Both sides at trial present a closing argument. In a malpractice case, this means a closing argument will be made by both the plaintiff’s lawyer and the defendant’s lawyer, wherein the plaintiff goes first, the defendant goes second, and then the plaintiff has the option of presenting a final, brief rebuttal. Plaintiffs are given the first and last word during the closing argument because plaintiffs bear the burden of proof.

This is the only time the lawyers can speak directly with the jury through the lawyer’s argument for why their position should prevail. An effective closing argument pulls everything together and not only recounts the facts and evidence but also explains what the facts mean and places the evidence into a cohesive narrative. Engaging closing arguments typically involve using direct quotes from the trial, reshowing the jury exhibits that were used throughout, and referencing the theme established in the opening statement. It is also common to see lawyers use demonstratives such as graphs, charts, or timelines to simplify the issues. After all, summarizing a 3-week trial in a couple hours is challenging. In creating these demonstratives, a lawyer hopes to give the jurors something to remember when deliberating.

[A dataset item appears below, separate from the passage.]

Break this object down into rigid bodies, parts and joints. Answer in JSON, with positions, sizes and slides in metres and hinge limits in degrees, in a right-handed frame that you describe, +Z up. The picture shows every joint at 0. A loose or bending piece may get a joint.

There are times during the trial where, during the examination of a witness, a lawyer may elicit testimony that creates an inference. For example, a lawyer may cross-examine an expert on the hourly fee being charged to the client. This creates an inference that the expert is a hired gun. But because the witness would never agree with that sentiment, it does not make sense to ask the question. Instead, during the closing argument, the lawyer can attack the expert’s credibility and draw the conclusion that they are only testifying the way they are because they are being paid to do so.

In addition to framing the evidence in the light most favorable to the lawyer’s position, it is also important to undermine the credibility of the other side. This is done by poking holes in the opposing theory, highlighting inconsistencies within the testimony, or even challenging the other side to explain lapses in logic. Unlike the opening statement, it is not important to proceed in chronological order. Most lawyers will lead with the best arguments that affirmatively support their position before highlighting the best argument to attack the other side.

Finally, because these are the final moments before the jury deliberates, it is important to empower the jury. To do this, lawyers will remind the jurors of their civic duties before turning the case over to them. It is paramount that the lawyer tells the jury exactly how they should rule and that only they have the power to effectuate a just outcome. If all goes well, the jurors will enter their deliberations with a view of the evidence consistent with the lawyer’s narrative and view of the case.

After the closing argument, the jurors receive their instructions on the law that governs their deliberations. Guided by the law, and the understanding of the evidence provided in closing argument, the jurors will decide what the outcome of the case will be. All the components of the trial are designed to try to ensure that when the jurors depart for the deliberation room, they are inclined to find for the attorney’s side in the case. Once the jury makes its collective decision, usually hours or days after the deliberations begin, the parties are called back to the courtroom for the verdict to be announced. At that point, the attorney learns whether their efforts were effective and whether the jury accepted their version of the case. The verdict is the reflection of not only the hours of deliberation or the days of trial presentation, but it is also a reflection of the years of work leading up to the trial.

Thank you for joining us in this series through each aspect or component of a trial.